Colman: Is that right?
Mullen: Never put “Cannes” on a poster ever. “My Name is Joe” they were like (does impression of something plummeting like a bomb). Britain was the only country that didn’t put “Golden Lion” right across the top, because nobody will watch it.
Colman: That’s hilarious.
CS: How hard is it to make a character like Joseph? That’s the key of why the film is so great is that as you watch the movie, you think “This guy is really horrid” but it’s really easy to like him after a while, so was that something that was clear from the script how to do that?

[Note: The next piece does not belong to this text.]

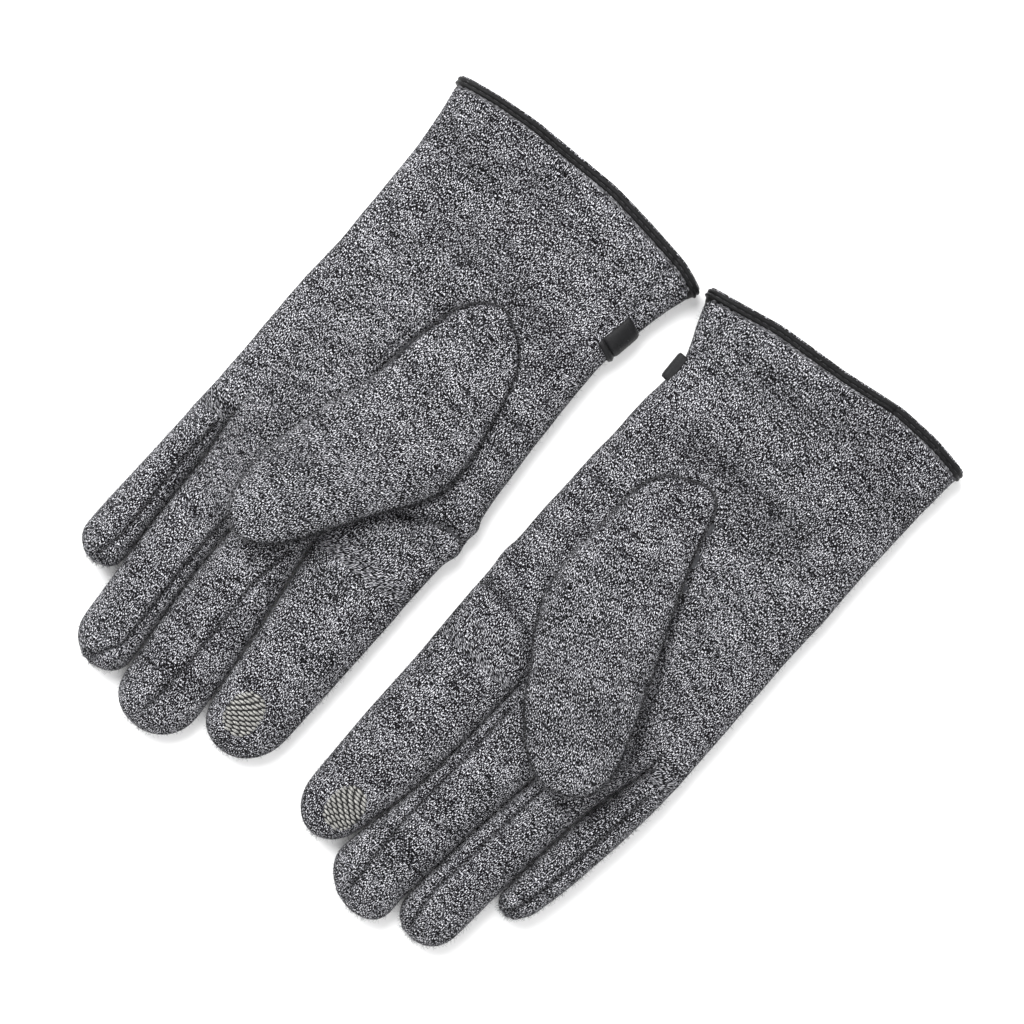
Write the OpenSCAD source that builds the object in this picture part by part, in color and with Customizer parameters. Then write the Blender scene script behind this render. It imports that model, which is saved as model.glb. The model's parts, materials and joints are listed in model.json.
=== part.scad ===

Mullen: Obviously, a lot comes to the script in terms of context. I would never think of making anybody likeable. Ever. I’d only be interested in making them honest and pay tribute to them, no matter who the hell you’re playing, you have to attribute to them, their own humanity however screwed up that may be. I would never expect an audience to like a character. That’s never bothered me, that kind of empathetic notion to me is almost counter-art. You either look at someone as a human being with all the flaws or you really should be watching a television soap opera. If that’s what you want, which is fine. I have nothing against soap operas. If you want black and white, good, bad, those are all avenues, but for a film like this, it goes completely upstream. There is no good, there is no bad.
CS: You have it a little bit easier with Hannah because she’s completely likeable and she’s the sweetest person in the world.
Colman: They practically both turn on their heads.
Mullen: Hannah commits the worst crime in the whole f*cking film. Much worse.
And really, we can’t say much more about the movie without spoiling anything. Tyrannosaur opens in New York and LA on Friday, November 18.